Data section:
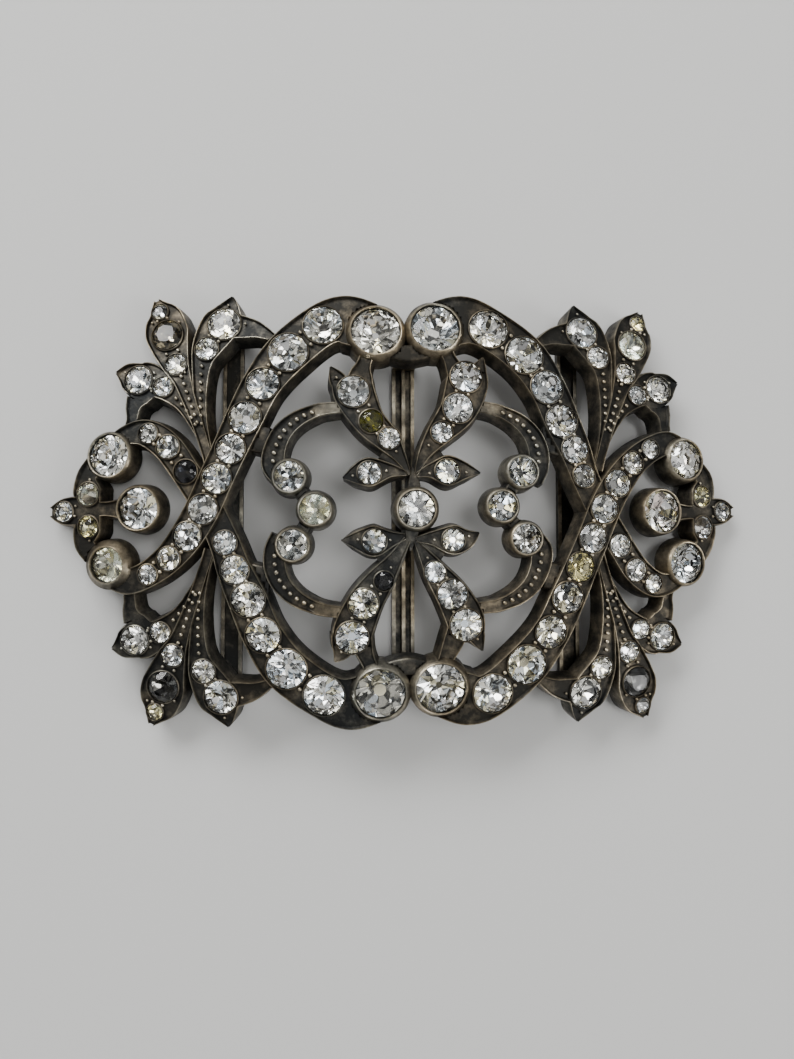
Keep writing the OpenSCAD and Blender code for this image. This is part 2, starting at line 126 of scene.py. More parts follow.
# Leaves round the centre: ribbon, horn, neck, stones
BIG_LEAVES = [
    [[(0, 4.4, 0.2), (-1.4, 6.9, 0.95), (-3.1, 9.2, 1.8), (-5.5, 11.8, 2.25), (-7.4, 15.5, 2.85),
      (-7.6, 17.3, 2.6)],
     [(-8.7, 15.6, 1.4), (-9.75, 17.6, 1.15), (-10.6, 19.1, 0.1)],
     [(-6.6, 16, 1.9), (-6.5, 18, 1.6), (-6.1, 19.4, 1.05), (-5.6, 20.8, 1)],
     [(-7.5, 15.7, 2.05), (-5.1, 11.6, 1.5), (-2.7, 9.3, 1.35)]],
    [[(0.8, 4.3, 0.2), (2, 7.2, 0.9), (3.9, 9.9, 1.7), (6.65, 13.3, 2.55), (7.95, 16.8, 2.95),
      (8.05, 18.6, 2.75)],
     [(8.8, 17.6, 2), (9.7, 19.2, 1.2), (10.3, 20.8, 0.1)],
     [(6.8, 18, 1.6), (5.8, 20.2, 1), (5.2, 21.6, 1)],
     [(7.9, 18, 2.05), (6.7, 13.6, 1.95), (4.4, 10.2, 1.35)]],
    [[(-0.3, -4.2, 0.5), (-2.1, -7.1, 1.15), (-3.9, -9.7, 1.9), (-5.9, -12.7, 2.4),
      (-7.4, -16.2, 2.7), (-7.6, -18.2, 2.5)],
     [(-8.6, -17.2, 1.8), (-9, -19.2, 1.3), (-9.9, -20.5, 0.1)],
     [(-6.4, -17.8, 1.6), (-5.7, -19.8, 1.1), (-5, -21.4, 1)],
     [(-7.6, -17.3, 2.05), (-6.1, -12.8, 1.9), (-3.4, -9.8, 1.2)]],
    [[(0.7, -4.4, 0.2), (2.2, -6.6, 1), (3.8, -9, 1.7), (6, -12, 2.35), (7.5, -14.8, 2.65),
      (7.8, -16.6, 2.5)],
     [(8.6, -15.8, 1.5), (9.3, -17.6, 1.1), (10, -19.2, 0.1)],
     [(6.6, -16.4, 1.6), (5.7, -18.6, 1.35), (4.8, -20.6, 1)],
     [(7.7, -15.7, 2.05), (5.8, -11.6, 1.9), (3.4, -8.6, 1.35)]]]
LEAF_STONE_NAMES = ["outer", "middle", "inner"]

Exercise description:
Extract, word for word, each line of the listing above.

Result of the exercise:
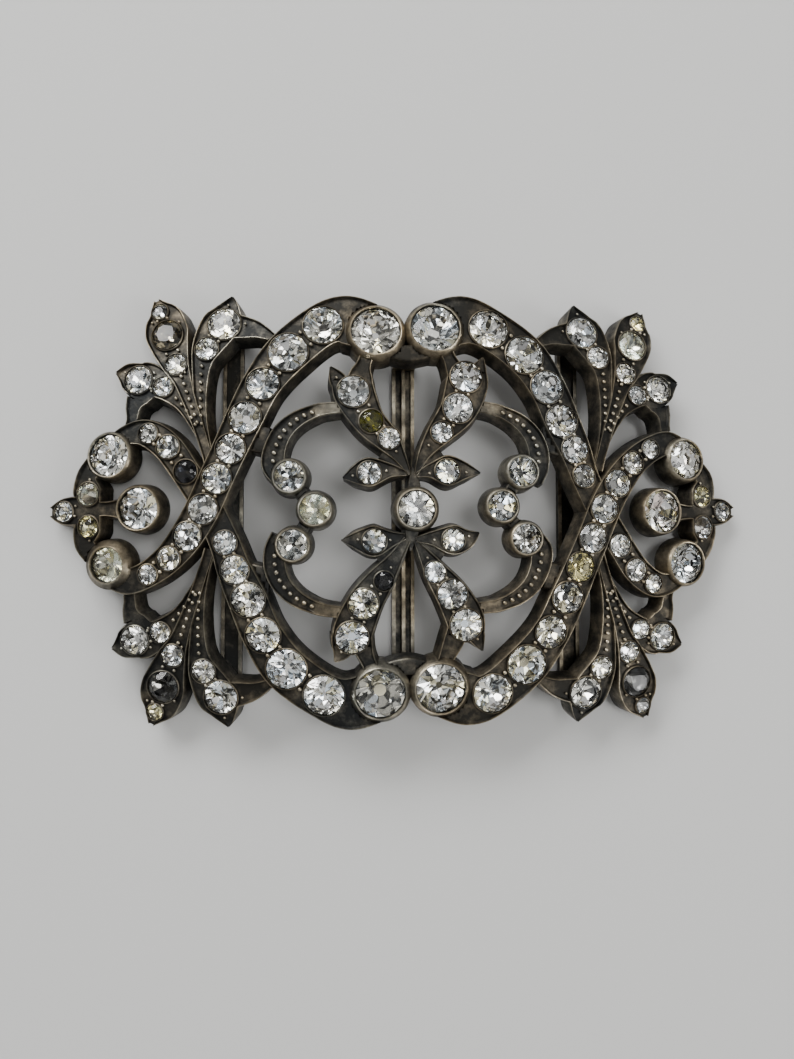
Keep writing the OpenSCAD and Blender code for this image. This is part 2, starting at line 126 of scene.py. More parts follow.
# Leaves round the centre: ribbon, horn, neck, stones
BIG_LEAVES = [
    [[(0, 4.4, 0.2), (-1.4, 6.9, 0.95), (-3.1, 9.2, 1.8), (-5.5, 11.8, 2.25), (-7.4, 15.5, 2.85),
      (-7.6, 17.3, 2.6)],
     [(-8.7, 15.6, 1.4), (-9.75, 17.6, 1.15), (-10.6, 19.1, 0.1)],
     [(-6.6, 16, 1.9), (-6.5, 18, 1.6), (-6.1, 19.4, 1.05), (-5.6, 20.8, 1)],
     [(-7.5, 15.7, 2.05), (-5.1, 11.6, 1.5), (-2.7, 9.3, 1.35)]],
    [[(0.8, 4.3, 0.2), (2, 7.2, 0.9), (3.9, 9.9, 1.7), (6.65, 13.3, 2.55), (7.95, 16.8, 2.95),
      (8.05, 18.6, 2.75)],
     [(8.8, 17.6, 2), (9.7, 19.2, 1.2), (10.3, 20.8, 0.1)],
     [(6.8, 18, 1.6), (5.8, 20.2, 1), (5.2, 21.6, 1)],
     [(7.9, 18, 2.05), (6.7, 13.6, 1.95), (4.4, 10.2, 1.35)]],
    [[(-0.3, -4.2, 0.5), (-2.1, -7.1, 1.15), (-3.9, -9.7, 1.9), (-5.9, -12.7, 2.4),
      (-7.4, -16.2, 2.7), (-7.6, -18.2, 2.5)],
     [(-8.6, -17.2, 1.8), (-9, -19.2, 1.3), (-9.9, -20.5, 0.1)],
     [(-6.4, -17.8, 1.6), (-5.7, -19.8, 1.1), (-5, -21.4, 1)],
     [(-7.6, -17.3, 2.05), (-6.1, -12.8, 1.9), (-3.4, -9.8, 1.2)]],
    [[(0.7, -4.4, 0.2), (2.2, -6.6, 1), (3.8, -9, 1.7), (6, -12, 2.35), (7.5, -14.8, 2.65),
      (7.8, -16.6, 2.5)],
     [(8.6, -15.8, 1.5), (9.3, -17.6, 1.1), (10, -19.2, 0.1)],
     [(6.6, -16.4, 1.6), (5.7, -18.6, 1.35), (4.8, -20.6, 1)],
     [(7.7, -15.7, 2.05), (5.8, -11.6, 1.9), (3.4, -8.6, 1.35)]]]
LEAF_STONE_NAMES = ["outer", "middle", "inner"]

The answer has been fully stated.